**Records to process:**
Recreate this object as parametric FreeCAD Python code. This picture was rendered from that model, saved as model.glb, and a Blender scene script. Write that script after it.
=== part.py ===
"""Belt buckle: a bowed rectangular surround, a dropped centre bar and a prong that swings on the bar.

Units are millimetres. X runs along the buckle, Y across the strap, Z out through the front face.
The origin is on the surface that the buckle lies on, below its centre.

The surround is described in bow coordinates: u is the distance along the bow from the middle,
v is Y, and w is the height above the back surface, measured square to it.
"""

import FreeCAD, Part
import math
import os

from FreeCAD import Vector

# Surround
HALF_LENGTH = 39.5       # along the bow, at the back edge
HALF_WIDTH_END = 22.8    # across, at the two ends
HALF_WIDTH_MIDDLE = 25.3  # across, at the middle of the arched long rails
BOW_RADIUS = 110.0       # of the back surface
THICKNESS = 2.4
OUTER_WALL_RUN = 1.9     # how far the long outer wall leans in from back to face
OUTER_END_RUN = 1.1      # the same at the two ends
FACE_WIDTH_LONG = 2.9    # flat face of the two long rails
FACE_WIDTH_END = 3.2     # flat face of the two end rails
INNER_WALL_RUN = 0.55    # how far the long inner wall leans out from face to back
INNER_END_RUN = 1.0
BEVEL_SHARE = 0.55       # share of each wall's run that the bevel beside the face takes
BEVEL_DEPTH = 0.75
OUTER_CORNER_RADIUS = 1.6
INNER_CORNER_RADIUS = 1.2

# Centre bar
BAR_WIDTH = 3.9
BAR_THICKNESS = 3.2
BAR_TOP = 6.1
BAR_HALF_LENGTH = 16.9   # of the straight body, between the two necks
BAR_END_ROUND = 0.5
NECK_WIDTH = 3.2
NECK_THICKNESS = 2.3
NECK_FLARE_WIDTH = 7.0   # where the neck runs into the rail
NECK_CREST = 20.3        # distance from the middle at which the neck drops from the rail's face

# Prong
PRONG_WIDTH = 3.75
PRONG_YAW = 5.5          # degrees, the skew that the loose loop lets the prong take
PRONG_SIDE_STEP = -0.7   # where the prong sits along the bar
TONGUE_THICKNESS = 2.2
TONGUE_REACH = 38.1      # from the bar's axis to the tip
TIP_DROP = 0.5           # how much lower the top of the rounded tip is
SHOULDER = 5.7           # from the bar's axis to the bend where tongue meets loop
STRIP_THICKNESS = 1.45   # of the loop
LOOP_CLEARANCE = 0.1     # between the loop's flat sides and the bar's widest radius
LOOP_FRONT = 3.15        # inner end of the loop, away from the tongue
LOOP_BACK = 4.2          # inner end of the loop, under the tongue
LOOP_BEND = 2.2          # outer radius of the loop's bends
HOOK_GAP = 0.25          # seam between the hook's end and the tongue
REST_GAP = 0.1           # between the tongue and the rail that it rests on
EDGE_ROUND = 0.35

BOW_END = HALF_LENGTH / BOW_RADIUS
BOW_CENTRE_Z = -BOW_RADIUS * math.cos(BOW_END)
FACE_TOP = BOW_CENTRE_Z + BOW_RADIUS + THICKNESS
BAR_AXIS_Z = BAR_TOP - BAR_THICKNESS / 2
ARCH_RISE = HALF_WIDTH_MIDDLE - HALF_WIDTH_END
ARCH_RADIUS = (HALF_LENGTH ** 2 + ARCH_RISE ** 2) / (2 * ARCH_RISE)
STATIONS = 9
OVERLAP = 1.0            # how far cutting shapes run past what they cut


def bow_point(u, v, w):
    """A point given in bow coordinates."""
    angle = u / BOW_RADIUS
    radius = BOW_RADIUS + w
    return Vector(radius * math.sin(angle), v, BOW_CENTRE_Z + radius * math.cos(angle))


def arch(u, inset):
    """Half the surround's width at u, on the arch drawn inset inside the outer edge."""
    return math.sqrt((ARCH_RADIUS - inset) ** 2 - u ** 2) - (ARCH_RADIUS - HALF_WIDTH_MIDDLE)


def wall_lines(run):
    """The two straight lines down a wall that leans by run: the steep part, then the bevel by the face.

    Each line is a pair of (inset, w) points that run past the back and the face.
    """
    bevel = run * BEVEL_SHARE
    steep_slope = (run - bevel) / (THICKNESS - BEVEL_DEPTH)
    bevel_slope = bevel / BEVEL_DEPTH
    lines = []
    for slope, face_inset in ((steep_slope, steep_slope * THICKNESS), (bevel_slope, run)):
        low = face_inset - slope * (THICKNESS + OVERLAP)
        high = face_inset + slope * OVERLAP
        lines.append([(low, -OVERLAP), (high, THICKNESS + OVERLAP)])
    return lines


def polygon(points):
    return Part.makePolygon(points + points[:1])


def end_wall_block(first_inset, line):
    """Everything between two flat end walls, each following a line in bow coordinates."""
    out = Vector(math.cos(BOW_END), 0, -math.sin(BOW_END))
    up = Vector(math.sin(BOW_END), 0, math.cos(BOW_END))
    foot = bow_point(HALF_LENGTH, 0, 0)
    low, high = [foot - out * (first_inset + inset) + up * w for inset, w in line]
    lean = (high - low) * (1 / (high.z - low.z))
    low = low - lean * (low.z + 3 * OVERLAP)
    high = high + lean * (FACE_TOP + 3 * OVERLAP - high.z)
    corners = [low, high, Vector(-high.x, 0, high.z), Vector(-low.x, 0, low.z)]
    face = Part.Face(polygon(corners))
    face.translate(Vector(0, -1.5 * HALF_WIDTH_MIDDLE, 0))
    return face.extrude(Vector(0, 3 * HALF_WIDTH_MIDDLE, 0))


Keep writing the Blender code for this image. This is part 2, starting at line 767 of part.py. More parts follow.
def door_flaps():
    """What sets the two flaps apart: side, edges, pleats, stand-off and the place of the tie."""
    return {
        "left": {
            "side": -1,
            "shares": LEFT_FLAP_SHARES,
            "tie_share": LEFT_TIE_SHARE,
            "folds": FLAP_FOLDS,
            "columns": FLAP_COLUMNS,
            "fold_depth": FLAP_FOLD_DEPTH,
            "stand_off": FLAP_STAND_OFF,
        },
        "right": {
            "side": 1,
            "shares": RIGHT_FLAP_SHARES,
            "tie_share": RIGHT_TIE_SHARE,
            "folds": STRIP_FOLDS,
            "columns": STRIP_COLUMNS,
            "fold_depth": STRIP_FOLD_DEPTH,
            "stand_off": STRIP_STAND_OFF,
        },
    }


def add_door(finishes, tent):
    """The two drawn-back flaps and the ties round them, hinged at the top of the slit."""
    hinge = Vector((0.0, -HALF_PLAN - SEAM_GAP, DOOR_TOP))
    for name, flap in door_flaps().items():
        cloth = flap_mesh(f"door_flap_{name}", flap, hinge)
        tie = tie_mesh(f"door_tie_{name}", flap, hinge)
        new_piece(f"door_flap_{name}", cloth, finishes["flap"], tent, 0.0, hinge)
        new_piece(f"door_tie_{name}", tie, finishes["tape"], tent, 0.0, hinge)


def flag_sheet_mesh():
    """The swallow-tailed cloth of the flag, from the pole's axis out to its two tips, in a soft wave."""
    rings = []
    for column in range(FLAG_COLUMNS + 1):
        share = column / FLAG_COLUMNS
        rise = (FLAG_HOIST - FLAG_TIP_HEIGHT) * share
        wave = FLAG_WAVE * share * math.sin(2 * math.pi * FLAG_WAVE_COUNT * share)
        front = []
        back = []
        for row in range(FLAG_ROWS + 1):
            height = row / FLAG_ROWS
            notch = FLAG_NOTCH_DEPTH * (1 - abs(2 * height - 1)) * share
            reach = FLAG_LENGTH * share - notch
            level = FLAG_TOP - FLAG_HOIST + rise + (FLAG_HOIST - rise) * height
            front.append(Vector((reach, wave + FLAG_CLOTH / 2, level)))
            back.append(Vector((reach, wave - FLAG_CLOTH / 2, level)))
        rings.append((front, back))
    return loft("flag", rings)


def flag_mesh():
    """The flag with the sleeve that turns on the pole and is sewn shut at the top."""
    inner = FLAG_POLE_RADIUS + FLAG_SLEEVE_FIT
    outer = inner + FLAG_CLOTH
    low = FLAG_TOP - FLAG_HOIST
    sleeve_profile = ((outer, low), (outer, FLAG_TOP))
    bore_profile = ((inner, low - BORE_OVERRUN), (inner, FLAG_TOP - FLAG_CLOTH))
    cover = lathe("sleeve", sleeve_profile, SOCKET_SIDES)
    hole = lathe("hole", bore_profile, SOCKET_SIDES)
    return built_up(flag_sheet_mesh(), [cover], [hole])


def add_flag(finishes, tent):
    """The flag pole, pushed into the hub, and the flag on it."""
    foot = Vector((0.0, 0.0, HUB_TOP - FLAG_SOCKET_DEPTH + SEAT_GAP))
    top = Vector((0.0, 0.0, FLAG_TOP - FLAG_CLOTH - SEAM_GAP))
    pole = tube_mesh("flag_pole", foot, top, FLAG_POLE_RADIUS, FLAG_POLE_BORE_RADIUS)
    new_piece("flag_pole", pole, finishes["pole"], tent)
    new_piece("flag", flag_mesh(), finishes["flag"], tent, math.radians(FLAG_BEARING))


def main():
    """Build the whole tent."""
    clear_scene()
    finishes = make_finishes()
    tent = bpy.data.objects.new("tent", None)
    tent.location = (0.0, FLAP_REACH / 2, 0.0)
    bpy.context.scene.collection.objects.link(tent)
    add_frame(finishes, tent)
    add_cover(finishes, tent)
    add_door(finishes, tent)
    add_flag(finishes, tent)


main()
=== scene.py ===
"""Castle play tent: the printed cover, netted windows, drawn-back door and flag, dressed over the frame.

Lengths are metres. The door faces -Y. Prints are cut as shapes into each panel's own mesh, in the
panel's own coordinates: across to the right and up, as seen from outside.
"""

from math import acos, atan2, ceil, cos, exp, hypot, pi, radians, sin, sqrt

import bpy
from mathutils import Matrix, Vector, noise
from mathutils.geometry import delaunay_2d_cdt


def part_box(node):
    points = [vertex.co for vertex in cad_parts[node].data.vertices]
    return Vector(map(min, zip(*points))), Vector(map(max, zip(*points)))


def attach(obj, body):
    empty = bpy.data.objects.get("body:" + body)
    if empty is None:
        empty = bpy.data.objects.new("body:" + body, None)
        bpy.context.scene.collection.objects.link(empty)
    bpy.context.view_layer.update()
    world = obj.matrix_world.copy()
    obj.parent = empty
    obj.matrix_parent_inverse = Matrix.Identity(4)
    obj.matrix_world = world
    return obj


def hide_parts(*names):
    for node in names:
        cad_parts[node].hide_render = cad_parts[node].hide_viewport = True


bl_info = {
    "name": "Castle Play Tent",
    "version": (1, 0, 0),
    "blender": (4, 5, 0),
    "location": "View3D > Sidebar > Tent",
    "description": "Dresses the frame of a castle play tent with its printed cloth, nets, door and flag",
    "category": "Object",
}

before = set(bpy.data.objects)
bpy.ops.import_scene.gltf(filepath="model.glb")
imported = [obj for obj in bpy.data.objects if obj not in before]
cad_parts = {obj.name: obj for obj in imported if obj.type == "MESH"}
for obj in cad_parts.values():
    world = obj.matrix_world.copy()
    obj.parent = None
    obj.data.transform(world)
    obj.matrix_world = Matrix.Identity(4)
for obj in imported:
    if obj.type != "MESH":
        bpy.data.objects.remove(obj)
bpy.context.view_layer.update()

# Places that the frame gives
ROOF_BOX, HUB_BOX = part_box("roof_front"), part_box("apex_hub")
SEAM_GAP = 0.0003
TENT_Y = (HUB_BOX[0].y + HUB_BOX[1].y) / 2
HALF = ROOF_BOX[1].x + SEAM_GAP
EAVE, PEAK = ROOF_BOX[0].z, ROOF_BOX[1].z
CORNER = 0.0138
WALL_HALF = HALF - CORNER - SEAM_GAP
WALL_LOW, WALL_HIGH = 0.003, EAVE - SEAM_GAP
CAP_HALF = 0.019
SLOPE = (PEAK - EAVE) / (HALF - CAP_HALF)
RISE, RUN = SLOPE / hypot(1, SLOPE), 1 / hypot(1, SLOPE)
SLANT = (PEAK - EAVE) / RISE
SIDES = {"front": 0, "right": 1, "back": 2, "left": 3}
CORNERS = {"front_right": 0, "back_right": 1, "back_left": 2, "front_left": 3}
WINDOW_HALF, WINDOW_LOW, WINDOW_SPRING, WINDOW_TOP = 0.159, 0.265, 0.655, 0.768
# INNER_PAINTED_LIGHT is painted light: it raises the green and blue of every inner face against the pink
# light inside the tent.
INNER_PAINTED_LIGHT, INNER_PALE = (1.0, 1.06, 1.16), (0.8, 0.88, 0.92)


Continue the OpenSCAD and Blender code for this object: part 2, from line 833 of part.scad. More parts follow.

**Exercise requirements:**
Nothing beyond the required lines should be retyped: start with the line that contains "from mathutils import Matrix, Vector, noise" and finish with the line that contains "zip(*points))), Vector(map(max, zip(*points)))".

**The result:**
from mathutils import Matrix, Vector, noise
from mathutils.geometry import delaunay_2d_cdt


def part_box(node):
    points = [vertex.co for vertex in cad_parts[node].data.vertices]
    return Vector(map(min, zip(*points))), Vector(map(max, zip(*points)))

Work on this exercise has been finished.